I will use "query or locator based on the XPath2/XQuery approach" or
QOLBOTXX. So, rephrased:
If I send a request for a chunk of a document, and use some kind
of QOLBOTXX based on types, then I need to have knowledge
of the schema used.
Otherwise I cannot ask for anything by name, because the only
names I can be sure about are the ones in the actual tags. The
schema could use any names or types.
This comes down to a trust/policy issue: has the remote site/applicaiton
told me what schema is being used, and have they committed to maintaining
the names in their schemas?
So using the PSVI not only tightly couples local processes, but it
tightly couples linked processes too. In the absense of a mechanism by which
a QOLBOTXX can tell which schema was used to create the PSVI,
isn't this a bit fragile?
It seems to me that it is very desirable for a link to be able specify exactly
which PSVI it wants.
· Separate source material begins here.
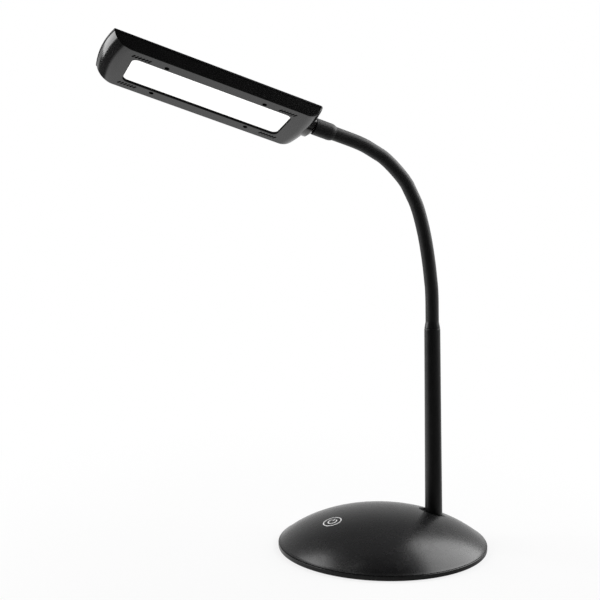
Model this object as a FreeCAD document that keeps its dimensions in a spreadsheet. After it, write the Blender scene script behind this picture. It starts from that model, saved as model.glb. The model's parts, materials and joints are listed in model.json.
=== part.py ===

Actually, I guess a "lesser" test is enough: to test
the schema that is used at the remote end can have a common notional
base with the schema at the local end (i.e. the types have the same names,
and one restricts or extends the other, in ways relevant to the query).
The big problem -- in the idea that we can link using the schema that we want
to use -- is that the other end is, in fact, probably not schema-processed PSVI
at all: it is probably a TAI interface to some non-XML data. The term
PSVI probably sets expectations a little squiffy.